**WORK TO DO**: Quote the material below exactly as written, from the first line to the line that holds "return outlined((0, 0), ((1, 0, None, None),)", endpoints included.

**DATASET EXTRACT**:
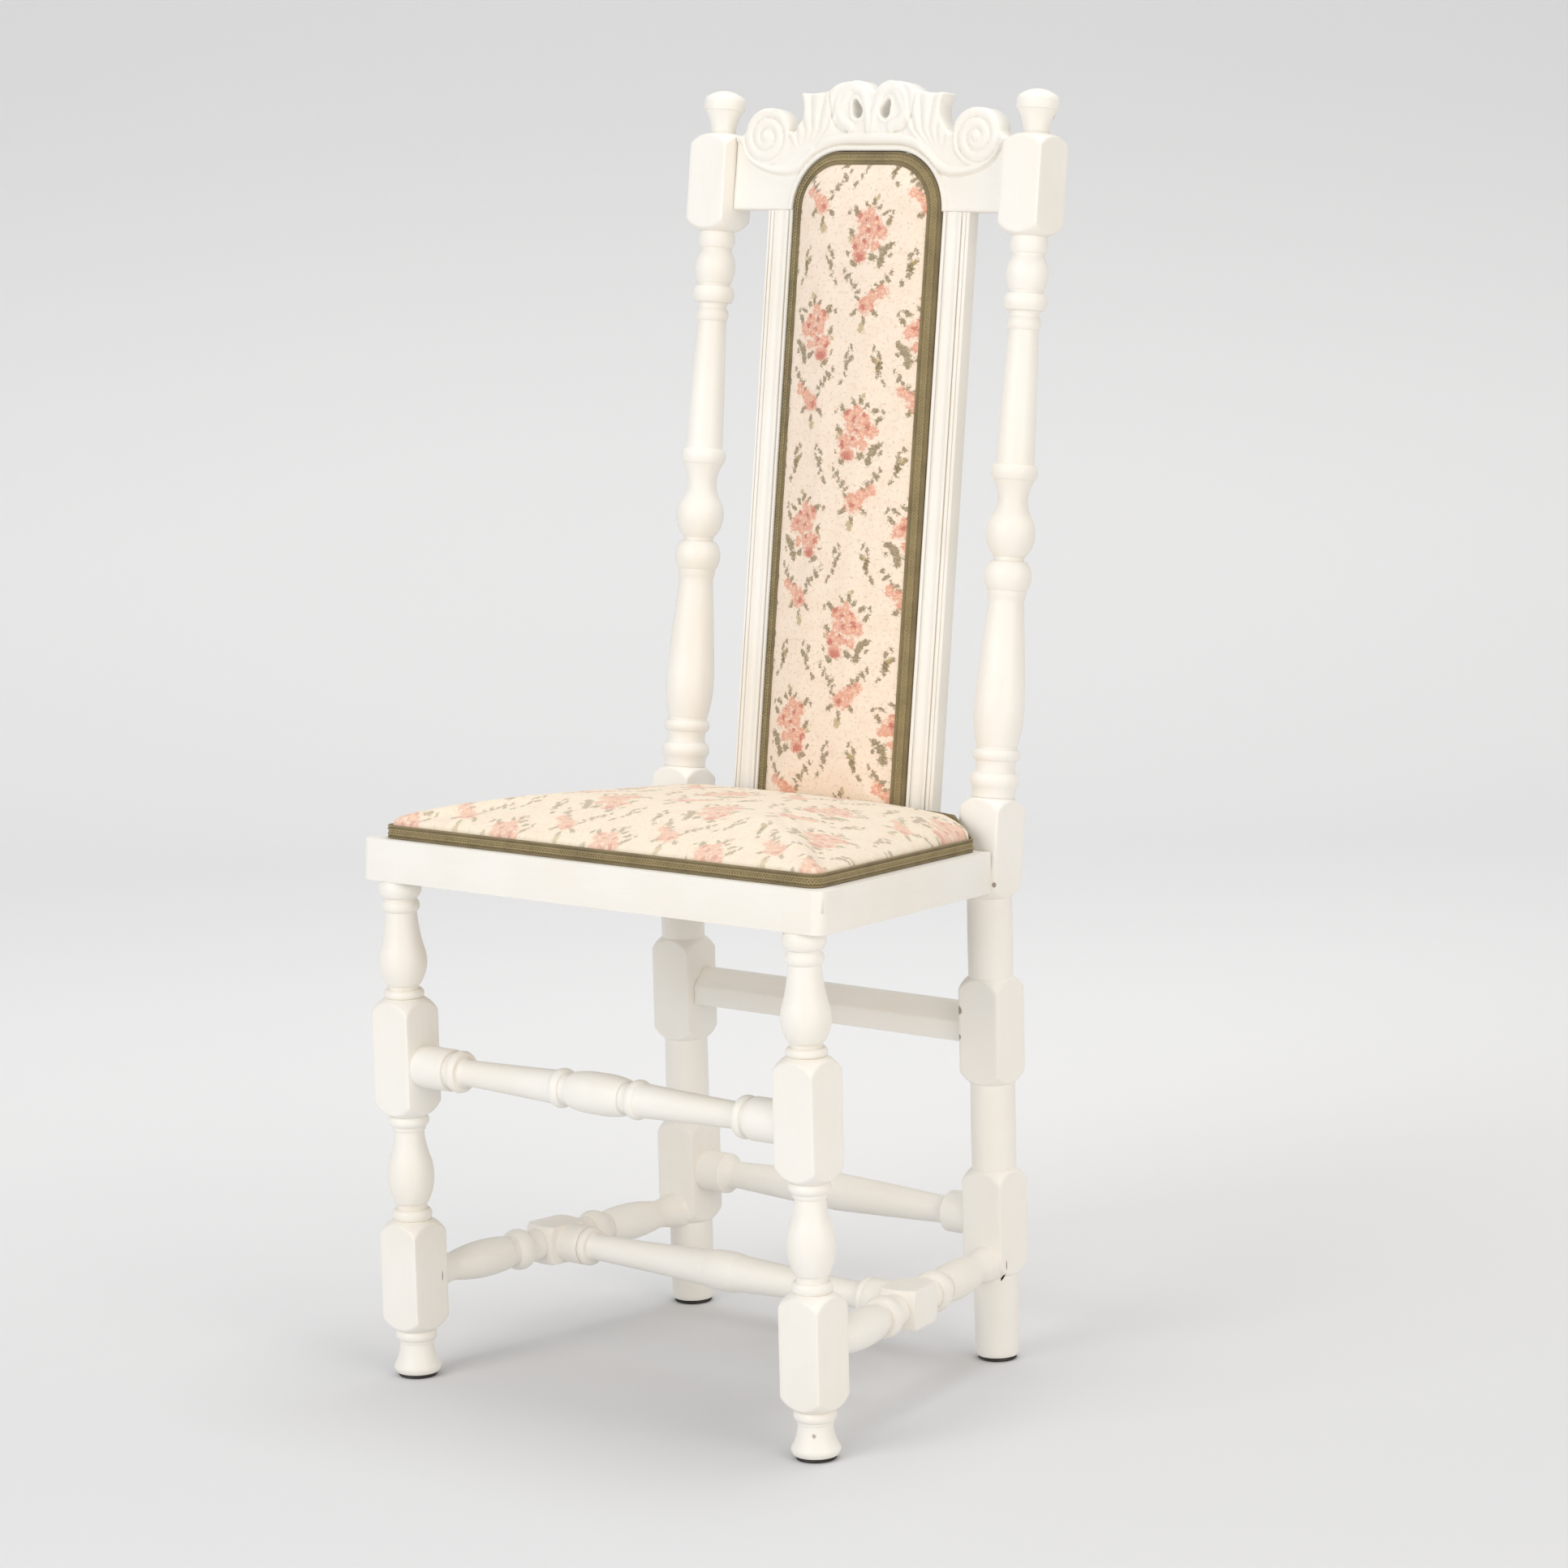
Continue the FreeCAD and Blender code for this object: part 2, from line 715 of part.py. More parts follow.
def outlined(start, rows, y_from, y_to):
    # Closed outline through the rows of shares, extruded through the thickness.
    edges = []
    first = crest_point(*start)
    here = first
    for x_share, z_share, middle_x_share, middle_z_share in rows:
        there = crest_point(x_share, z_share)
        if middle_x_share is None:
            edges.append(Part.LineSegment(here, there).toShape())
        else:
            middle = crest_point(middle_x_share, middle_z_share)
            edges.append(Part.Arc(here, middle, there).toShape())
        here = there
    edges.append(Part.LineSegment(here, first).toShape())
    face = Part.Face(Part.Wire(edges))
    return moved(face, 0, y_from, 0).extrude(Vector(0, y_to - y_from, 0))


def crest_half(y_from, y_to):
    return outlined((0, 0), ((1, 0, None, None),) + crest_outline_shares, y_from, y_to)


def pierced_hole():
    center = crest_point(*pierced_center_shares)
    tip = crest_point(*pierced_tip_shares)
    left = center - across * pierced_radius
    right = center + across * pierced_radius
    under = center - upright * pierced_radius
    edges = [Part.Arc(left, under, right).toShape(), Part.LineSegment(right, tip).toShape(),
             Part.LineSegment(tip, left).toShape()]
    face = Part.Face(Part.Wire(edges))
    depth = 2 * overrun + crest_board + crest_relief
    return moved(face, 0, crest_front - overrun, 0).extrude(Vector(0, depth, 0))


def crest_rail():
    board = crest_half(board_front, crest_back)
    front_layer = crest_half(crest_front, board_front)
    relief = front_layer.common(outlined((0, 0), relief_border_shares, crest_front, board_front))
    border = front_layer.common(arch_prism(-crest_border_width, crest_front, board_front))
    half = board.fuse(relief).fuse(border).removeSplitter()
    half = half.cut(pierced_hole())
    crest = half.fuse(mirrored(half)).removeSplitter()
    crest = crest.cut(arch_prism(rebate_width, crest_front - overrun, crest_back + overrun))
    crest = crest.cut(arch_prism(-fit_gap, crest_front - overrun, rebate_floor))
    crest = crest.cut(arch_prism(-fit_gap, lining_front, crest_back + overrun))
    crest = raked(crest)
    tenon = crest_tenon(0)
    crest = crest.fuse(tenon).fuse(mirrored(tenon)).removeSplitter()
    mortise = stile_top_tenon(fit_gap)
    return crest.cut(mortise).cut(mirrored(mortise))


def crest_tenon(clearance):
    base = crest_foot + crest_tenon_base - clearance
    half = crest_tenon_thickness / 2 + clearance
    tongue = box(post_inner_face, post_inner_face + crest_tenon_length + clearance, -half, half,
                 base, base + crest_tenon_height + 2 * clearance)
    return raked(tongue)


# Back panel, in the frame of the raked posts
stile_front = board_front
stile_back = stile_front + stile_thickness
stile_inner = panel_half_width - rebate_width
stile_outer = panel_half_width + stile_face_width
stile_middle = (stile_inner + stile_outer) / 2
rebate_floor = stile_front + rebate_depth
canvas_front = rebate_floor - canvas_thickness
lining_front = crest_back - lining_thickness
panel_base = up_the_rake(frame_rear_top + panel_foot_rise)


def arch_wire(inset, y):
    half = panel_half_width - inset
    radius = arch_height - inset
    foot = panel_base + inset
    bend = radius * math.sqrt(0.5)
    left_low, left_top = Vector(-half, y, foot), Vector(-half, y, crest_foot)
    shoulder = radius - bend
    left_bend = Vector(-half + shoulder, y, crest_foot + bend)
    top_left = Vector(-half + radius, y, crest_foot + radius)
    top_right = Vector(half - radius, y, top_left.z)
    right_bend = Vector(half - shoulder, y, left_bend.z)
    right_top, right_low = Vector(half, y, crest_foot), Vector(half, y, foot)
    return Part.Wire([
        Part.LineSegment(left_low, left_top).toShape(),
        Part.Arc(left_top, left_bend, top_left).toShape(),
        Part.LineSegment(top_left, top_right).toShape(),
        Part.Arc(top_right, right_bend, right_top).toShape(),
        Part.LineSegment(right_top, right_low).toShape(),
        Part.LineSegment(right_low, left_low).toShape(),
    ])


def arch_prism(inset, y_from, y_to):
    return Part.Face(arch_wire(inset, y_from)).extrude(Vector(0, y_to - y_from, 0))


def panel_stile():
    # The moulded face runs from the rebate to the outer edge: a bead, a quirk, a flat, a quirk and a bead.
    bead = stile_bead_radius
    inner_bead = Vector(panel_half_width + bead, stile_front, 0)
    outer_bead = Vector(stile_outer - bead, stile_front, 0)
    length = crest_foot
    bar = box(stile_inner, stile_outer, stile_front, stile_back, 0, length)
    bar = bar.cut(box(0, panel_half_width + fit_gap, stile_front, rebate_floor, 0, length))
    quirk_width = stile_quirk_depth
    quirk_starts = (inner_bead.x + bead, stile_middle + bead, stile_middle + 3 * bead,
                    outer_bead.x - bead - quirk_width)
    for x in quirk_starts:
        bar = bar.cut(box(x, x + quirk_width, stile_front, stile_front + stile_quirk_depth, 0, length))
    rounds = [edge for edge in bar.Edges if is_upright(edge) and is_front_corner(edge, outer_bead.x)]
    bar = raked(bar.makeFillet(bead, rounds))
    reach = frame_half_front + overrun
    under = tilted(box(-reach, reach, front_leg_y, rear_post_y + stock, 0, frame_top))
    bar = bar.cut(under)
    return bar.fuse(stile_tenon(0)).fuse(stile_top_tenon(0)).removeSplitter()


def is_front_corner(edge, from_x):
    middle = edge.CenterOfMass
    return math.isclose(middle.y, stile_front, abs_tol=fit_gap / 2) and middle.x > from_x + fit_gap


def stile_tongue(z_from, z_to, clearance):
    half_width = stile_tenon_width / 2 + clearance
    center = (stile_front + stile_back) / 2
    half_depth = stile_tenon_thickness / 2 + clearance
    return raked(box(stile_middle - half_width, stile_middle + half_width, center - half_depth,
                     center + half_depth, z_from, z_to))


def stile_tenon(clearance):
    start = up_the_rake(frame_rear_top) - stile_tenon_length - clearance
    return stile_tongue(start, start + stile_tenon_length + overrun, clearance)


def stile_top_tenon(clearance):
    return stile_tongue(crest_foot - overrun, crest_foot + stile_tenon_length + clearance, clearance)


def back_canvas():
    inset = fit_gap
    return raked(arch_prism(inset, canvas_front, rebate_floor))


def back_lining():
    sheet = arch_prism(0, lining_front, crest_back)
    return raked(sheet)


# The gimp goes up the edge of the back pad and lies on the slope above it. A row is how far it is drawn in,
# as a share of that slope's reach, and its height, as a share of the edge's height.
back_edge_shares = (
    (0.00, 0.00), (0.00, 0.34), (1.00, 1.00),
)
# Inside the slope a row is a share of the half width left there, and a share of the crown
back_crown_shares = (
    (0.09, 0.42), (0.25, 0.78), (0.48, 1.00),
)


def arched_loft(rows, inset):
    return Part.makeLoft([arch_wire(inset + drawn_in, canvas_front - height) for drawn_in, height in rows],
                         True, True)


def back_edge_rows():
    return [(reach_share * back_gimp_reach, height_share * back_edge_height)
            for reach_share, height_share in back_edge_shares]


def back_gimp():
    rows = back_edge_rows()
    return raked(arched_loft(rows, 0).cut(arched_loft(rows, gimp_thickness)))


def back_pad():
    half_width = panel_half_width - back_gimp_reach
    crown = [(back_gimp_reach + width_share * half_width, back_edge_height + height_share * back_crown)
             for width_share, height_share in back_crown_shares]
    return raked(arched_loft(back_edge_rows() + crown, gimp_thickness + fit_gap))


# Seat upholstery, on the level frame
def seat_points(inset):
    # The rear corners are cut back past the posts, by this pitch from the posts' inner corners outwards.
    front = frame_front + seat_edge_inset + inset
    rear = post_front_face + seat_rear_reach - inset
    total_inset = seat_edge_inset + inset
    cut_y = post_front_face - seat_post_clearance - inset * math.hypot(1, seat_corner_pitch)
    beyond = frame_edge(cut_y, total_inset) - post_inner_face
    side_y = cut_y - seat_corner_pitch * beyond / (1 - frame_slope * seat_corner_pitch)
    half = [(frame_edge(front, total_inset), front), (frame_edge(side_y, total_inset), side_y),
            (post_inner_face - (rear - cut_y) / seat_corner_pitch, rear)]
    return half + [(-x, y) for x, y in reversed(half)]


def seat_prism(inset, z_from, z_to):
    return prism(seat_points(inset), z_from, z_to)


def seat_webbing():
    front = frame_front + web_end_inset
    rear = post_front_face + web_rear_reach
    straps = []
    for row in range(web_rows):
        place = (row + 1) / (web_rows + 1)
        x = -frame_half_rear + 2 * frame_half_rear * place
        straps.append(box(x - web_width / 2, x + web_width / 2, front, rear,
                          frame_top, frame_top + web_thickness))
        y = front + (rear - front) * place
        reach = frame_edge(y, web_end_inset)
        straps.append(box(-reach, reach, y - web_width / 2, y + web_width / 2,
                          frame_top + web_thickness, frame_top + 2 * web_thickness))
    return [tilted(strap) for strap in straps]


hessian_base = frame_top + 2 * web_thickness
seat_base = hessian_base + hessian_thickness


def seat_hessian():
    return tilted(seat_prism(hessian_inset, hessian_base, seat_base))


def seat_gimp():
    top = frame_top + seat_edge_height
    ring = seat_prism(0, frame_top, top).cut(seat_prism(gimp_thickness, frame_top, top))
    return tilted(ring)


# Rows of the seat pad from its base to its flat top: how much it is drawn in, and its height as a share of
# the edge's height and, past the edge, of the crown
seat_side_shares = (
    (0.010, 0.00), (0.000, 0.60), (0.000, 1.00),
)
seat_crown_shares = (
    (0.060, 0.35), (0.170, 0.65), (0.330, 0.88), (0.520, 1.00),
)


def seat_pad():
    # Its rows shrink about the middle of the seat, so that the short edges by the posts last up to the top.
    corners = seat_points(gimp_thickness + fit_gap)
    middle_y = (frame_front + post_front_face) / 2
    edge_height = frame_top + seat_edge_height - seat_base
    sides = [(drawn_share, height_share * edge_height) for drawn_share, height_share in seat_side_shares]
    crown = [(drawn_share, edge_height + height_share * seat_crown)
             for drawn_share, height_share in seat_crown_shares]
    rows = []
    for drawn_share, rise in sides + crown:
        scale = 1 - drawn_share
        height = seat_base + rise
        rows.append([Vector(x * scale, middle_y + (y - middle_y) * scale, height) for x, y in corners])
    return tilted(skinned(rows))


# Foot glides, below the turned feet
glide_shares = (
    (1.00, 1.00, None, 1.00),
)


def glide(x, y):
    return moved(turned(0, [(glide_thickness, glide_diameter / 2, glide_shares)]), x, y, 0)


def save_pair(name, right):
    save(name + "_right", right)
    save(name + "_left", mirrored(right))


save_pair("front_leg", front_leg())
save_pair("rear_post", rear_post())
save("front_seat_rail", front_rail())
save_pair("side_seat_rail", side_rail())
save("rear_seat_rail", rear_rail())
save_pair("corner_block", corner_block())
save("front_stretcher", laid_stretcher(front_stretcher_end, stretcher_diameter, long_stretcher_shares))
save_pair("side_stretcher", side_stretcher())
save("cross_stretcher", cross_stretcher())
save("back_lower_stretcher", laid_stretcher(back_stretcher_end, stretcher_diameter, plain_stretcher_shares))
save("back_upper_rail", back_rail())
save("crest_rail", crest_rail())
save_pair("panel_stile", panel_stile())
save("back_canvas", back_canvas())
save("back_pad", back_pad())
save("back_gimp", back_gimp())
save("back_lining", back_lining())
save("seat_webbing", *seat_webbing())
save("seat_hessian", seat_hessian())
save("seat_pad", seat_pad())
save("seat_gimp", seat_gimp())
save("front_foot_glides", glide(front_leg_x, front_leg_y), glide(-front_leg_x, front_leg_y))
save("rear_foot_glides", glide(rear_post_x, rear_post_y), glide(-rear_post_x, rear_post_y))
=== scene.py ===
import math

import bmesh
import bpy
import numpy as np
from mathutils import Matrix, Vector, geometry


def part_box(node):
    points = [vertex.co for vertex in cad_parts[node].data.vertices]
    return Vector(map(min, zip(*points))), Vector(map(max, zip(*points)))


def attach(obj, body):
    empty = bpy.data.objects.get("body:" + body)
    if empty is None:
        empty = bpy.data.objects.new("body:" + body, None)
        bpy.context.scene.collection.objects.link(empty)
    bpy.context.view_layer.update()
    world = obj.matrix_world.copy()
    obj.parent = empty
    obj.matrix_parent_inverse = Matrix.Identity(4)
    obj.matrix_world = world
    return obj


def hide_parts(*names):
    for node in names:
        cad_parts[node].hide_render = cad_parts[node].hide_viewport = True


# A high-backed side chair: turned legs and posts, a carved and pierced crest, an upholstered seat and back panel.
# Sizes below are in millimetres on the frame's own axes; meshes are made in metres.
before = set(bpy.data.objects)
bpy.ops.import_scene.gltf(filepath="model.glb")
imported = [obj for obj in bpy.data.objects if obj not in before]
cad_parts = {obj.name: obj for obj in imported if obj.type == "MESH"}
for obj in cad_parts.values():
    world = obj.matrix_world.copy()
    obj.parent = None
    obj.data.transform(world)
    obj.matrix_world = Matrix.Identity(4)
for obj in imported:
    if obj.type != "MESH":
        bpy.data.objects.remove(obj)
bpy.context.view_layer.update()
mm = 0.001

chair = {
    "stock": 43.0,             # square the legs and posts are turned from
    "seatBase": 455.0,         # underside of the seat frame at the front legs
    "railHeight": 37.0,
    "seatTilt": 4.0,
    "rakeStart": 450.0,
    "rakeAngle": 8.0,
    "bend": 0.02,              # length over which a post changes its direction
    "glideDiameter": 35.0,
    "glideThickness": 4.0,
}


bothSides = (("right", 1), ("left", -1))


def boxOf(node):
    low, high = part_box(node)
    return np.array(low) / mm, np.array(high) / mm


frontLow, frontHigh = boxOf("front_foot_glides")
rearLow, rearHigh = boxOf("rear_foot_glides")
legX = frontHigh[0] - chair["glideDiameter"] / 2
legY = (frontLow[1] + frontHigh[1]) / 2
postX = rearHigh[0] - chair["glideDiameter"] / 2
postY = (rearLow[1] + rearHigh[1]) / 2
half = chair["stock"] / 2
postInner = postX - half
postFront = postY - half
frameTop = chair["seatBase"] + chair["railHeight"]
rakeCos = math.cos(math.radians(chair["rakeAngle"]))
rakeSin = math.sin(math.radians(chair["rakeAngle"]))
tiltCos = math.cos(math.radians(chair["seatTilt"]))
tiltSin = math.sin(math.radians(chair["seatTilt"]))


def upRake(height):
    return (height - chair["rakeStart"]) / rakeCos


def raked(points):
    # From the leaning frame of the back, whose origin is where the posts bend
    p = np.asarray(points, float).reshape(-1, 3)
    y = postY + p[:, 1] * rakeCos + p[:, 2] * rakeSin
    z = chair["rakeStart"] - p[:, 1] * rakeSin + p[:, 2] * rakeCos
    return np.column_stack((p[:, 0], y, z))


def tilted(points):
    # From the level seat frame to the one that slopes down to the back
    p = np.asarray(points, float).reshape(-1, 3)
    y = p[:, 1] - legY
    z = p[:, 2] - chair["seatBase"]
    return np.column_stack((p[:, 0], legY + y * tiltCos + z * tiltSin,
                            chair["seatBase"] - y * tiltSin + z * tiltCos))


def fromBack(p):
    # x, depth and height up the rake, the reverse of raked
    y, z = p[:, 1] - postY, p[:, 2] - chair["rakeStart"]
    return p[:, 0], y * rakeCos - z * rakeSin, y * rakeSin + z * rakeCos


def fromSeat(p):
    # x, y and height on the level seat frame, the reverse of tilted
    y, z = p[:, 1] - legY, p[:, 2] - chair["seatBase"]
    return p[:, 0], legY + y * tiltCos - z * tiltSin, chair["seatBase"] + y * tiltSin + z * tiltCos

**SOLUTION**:
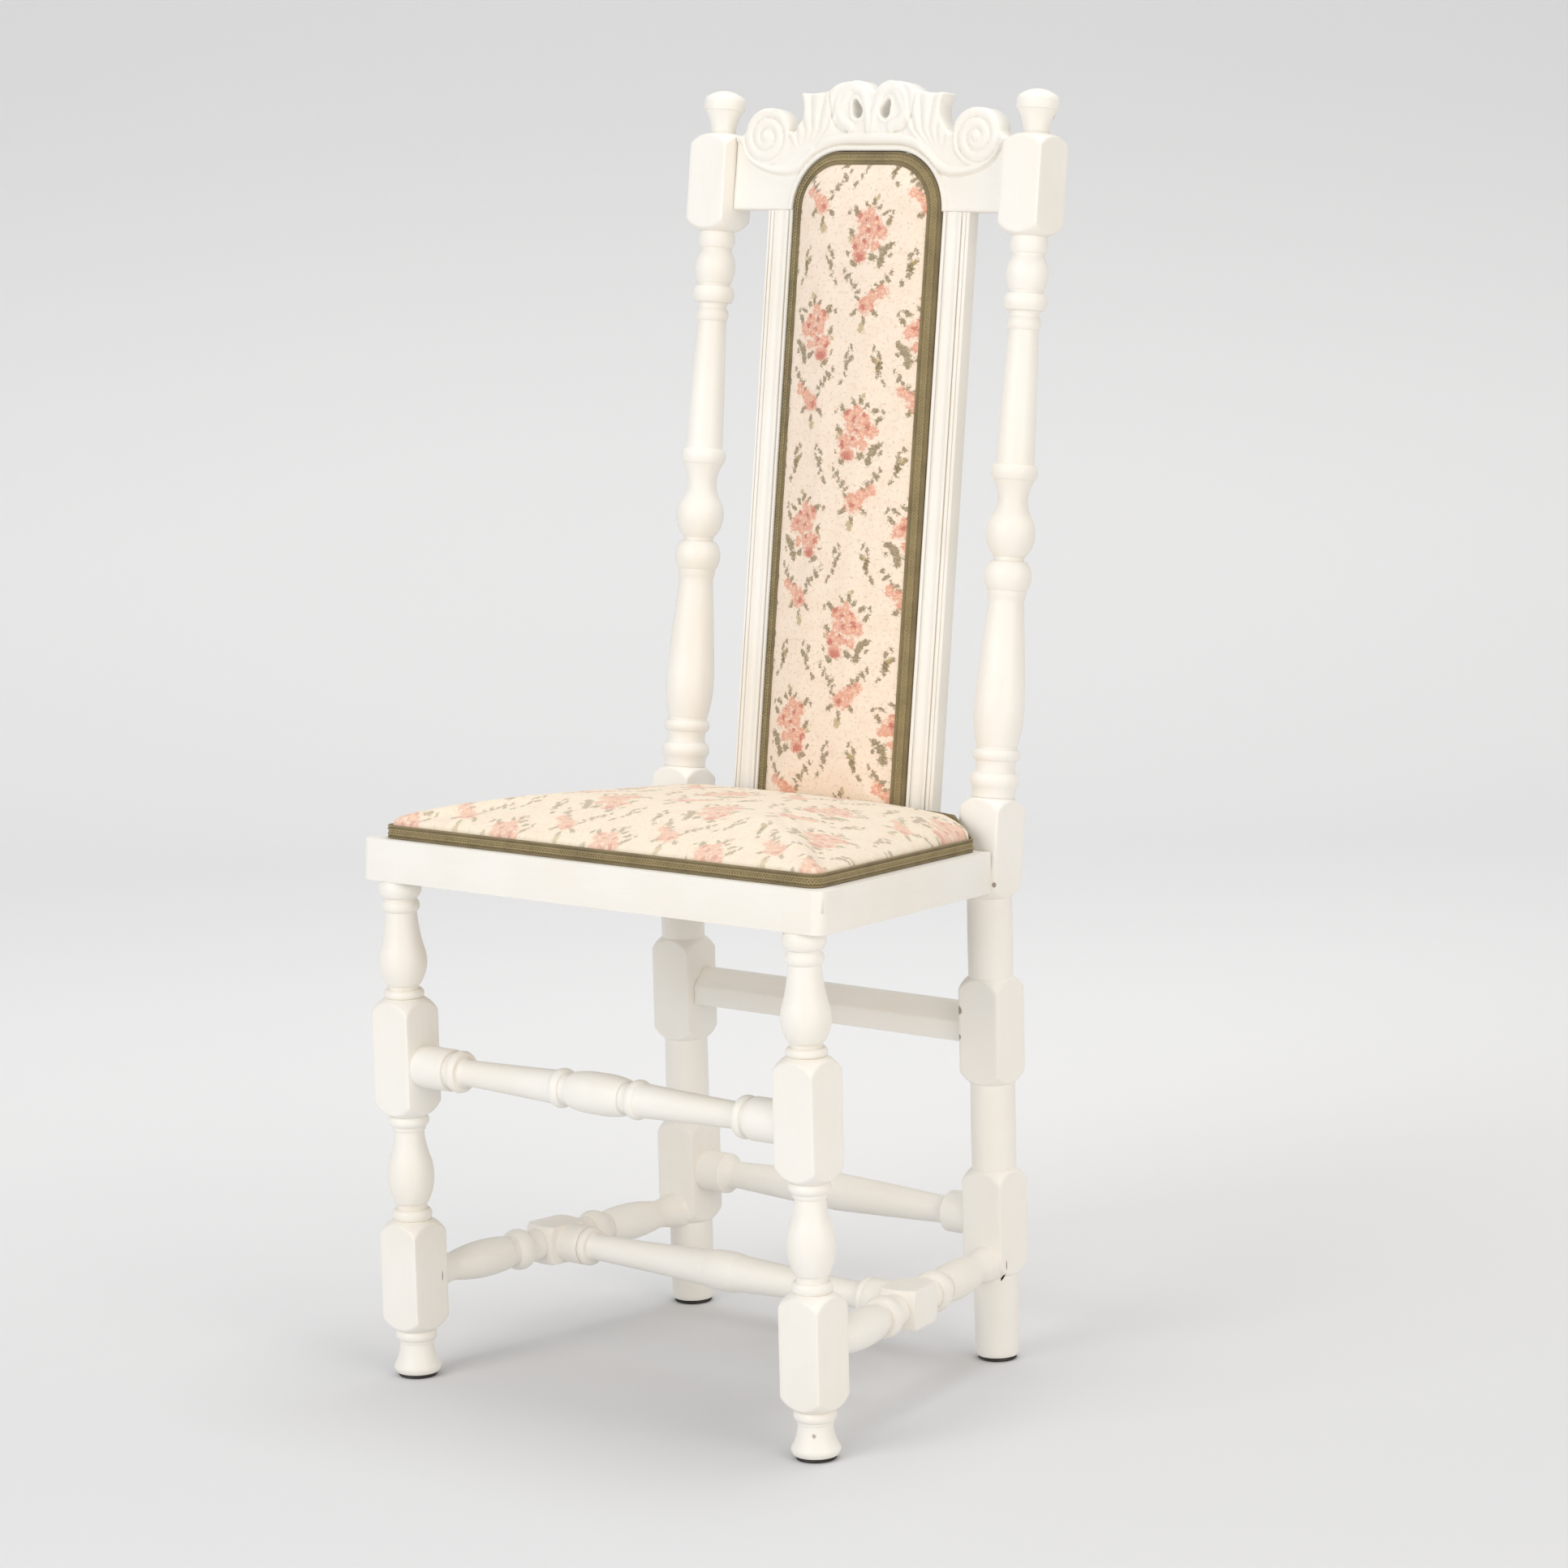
Continue the FreeCAD and Blender code for this object: part 2, from line 715 of part.py. More parts follow.
def outlined(start, rows, y_from, y_to):
    # Closed outline through the rows of shares, extruded through the thickness.
    edges = []
    first = crest_point(*start)
    here = first
    for x_share, z_share, middle_x_share, middle_z_share in rows:
        there = crest_point(x_share, z_share)
        if middle_x_share is None:
            edges.append(Part.LineSegment(here, there).toShape())
        else:
            middle = crest_point(middle_x_share, middle_z_share)
            edges.append(Part.Arc(here, middle, there).toShape())
        here = there
    edges.append(Part.LineSegment(here, first).toShape())
    face = Part.Face(Part.Wire(edges))
    return moved(face, 0, y_from, 0).extrude(Vector(0, y_to - y_from, 0))


def crest_half(y_from, y_to):
    return outlined((0, 0), ((1, 0, None, None),) + crest_outline_shares, y_from, y_to)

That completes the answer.